When is the last time we wept over someone’s eternal soul? When have we ever felt so burdened about a person’s eternal destiny that it weighed heavily on us with an aching inside that drove us to prayer for them?
Take a few minutes this week to look around where you live, work and play to see the people that need to know Jesus. Can you see that they are more than bodies? They are eternal souls that are either going to spend eternity with God or separated from Him. When Paul looked at his fellow countrymen, his heart ached within him and it drove him to pray to God on their behalf that they might be saved. And, his prayer was more than just a casual request to God. The Greek word translated “prayer” indicates petitions on their behalf, even to the place of pleading (begging) with God for their souls.

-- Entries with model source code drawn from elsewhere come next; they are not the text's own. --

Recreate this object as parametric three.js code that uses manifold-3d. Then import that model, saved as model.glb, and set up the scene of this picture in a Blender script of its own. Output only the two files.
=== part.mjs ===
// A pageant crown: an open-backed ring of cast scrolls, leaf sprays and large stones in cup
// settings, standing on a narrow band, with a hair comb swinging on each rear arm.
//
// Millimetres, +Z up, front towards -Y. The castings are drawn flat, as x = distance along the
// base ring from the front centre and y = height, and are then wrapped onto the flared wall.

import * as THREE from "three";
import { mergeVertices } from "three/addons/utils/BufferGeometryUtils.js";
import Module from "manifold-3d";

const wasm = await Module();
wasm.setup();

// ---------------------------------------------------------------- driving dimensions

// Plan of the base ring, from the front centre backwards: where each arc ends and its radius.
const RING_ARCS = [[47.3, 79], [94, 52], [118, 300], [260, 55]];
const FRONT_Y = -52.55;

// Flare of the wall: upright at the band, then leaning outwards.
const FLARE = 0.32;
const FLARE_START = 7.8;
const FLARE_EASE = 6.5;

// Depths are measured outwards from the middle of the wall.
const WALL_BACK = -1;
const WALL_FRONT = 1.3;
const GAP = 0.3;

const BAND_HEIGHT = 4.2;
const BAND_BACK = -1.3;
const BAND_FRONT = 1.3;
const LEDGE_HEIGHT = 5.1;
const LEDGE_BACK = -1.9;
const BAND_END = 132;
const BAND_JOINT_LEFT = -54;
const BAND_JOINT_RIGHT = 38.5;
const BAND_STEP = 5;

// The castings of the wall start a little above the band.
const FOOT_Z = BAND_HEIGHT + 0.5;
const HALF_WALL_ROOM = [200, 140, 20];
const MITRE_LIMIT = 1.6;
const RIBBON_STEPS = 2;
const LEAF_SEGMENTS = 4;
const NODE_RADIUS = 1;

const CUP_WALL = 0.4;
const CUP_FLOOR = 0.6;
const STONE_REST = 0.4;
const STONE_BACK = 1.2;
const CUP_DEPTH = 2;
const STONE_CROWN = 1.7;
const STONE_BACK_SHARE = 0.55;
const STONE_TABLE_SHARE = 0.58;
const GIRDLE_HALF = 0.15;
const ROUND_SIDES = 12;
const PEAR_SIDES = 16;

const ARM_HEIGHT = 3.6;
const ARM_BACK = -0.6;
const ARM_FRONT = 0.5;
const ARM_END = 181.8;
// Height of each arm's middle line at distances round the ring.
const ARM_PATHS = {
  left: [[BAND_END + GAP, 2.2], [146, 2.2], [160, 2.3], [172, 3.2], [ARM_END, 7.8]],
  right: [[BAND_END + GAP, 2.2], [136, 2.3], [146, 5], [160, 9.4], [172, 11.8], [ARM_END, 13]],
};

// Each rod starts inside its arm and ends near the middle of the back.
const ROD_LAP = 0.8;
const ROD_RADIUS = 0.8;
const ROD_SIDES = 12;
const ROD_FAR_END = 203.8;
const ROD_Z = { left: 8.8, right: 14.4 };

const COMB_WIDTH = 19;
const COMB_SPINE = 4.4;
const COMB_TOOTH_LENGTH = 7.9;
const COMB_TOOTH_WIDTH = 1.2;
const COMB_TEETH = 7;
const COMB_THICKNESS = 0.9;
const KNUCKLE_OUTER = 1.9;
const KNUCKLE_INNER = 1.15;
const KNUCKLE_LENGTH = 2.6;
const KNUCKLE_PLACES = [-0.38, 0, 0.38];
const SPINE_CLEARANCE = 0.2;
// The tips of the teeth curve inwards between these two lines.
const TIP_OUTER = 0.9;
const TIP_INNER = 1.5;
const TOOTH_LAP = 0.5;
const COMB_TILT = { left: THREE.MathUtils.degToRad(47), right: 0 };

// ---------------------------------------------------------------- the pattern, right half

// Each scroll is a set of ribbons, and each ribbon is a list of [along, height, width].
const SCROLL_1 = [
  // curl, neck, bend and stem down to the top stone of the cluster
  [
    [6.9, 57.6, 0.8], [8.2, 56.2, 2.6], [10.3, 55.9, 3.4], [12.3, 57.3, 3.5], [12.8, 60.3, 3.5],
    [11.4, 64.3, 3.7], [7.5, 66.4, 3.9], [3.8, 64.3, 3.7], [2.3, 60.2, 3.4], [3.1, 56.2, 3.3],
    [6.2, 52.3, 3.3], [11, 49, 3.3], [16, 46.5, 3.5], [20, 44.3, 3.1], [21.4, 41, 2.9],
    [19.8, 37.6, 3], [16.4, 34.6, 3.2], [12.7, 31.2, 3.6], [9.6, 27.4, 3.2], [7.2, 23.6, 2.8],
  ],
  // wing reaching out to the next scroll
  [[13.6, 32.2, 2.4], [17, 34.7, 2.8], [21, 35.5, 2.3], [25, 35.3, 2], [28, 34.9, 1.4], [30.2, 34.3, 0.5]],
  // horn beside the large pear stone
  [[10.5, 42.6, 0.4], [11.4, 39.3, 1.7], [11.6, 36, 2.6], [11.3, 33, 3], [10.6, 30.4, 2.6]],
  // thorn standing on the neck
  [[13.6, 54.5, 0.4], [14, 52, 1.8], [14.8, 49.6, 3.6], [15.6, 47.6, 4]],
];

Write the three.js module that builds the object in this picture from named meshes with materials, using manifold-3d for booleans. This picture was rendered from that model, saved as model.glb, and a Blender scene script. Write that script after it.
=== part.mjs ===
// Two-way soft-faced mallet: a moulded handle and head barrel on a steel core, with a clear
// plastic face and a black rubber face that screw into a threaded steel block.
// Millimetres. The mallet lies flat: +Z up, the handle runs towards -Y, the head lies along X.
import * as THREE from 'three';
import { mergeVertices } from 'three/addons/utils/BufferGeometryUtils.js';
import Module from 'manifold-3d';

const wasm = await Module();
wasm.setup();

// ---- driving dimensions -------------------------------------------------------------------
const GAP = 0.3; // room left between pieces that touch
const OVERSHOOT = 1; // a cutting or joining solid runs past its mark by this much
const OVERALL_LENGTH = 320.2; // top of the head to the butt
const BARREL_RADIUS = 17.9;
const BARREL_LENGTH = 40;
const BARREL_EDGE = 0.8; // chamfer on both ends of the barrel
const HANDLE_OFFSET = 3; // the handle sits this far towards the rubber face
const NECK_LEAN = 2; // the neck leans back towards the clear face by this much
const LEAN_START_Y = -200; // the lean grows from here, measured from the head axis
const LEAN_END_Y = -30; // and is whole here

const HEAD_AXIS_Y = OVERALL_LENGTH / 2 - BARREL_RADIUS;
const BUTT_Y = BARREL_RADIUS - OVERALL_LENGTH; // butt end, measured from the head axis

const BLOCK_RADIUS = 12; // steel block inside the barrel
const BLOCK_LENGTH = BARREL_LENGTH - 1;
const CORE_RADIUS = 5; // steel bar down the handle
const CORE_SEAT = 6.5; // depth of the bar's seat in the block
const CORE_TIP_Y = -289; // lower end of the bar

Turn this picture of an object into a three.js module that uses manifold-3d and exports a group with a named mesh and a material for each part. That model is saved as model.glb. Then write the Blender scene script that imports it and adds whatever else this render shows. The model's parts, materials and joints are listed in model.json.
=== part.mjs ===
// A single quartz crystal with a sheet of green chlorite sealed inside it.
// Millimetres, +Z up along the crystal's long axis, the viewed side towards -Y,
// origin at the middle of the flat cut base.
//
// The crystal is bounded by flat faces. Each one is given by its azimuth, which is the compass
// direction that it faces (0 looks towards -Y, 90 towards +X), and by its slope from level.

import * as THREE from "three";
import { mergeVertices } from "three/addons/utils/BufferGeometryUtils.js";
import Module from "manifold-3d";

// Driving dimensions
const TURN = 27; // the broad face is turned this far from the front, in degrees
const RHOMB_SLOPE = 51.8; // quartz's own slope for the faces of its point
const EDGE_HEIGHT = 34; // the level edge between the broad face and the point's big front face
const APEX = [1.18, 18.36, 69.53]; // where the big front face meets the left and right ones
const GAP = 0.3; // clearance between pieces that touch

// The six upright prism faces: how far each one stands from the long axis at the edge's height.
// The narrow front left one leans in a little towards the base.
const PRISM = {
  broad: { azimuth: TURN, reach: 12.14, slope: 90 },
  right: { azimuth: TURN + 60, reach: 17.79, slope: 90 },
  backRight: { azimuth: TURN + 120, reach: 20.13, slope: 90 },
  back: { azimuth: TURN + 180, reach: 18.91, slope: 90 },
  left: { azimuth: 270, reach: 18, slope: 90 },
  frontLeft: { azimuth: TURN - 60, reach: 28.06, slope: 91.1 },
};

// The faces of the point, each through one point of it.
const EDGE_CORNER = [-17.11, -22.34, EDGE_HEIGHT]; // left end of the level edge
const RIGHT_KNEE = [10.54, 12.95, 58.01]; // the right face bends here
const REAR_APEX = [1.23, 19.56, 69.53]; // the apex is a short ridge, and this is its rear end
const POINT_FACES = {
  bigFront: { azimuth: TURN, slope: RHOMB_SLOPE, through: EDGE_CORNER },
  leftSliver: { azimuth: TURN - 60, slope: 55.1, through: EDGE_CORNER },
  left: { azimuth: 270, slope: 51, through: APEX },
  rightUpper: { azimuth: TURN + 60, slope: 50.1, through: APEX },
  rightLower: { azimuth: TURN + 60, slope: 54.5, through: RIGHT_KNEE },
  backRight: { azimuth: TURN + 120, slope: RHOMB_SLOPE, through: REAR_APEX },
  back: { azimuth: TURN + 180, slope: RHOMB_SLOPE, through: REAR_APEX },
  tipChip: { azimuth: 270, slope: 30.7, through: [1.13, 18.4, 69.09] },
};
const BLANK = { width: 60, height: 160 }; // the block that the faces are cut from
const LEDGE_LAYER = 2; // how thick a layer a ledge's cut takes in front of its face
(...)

Remember, as this chapter points out, the problem is their own willfulness and stubbornness to remain in unbelief (human responsibility). But, Paul would not give up on them and prayed for them to come to faith in Christ just as he had done on the road to Damascus.
Paul’s prayer is proof that he did not consider their rejection as final or that they could not be saved because of divine sovereignty.
As I said earlier, one of the most important things you can do for a person that does not know Christ is to intercede on his behalf that God might continue working in his heart to draw him to Himself.
Here are some practical ideas of how to go about praying for those who do not know Christ.
- Ask God to help you see people as He sees them.
- Make friends with people that don’t know Christ with the intention of introducing them to Christ.
- Always keep a list with you of those you are asking God to save.
- Set specific times to pray just for the eternal souls of those without Christ.
- Pray for areas of the world where we have missionaries and ask God to open hearts to the Gospel.
- Pray for areas of the world where we don’t know any missionaries and ask God to open doors of possibility for missionaries.
- Pray for God to give you opportunities every week to share His love story and that you will not miss those opportunities.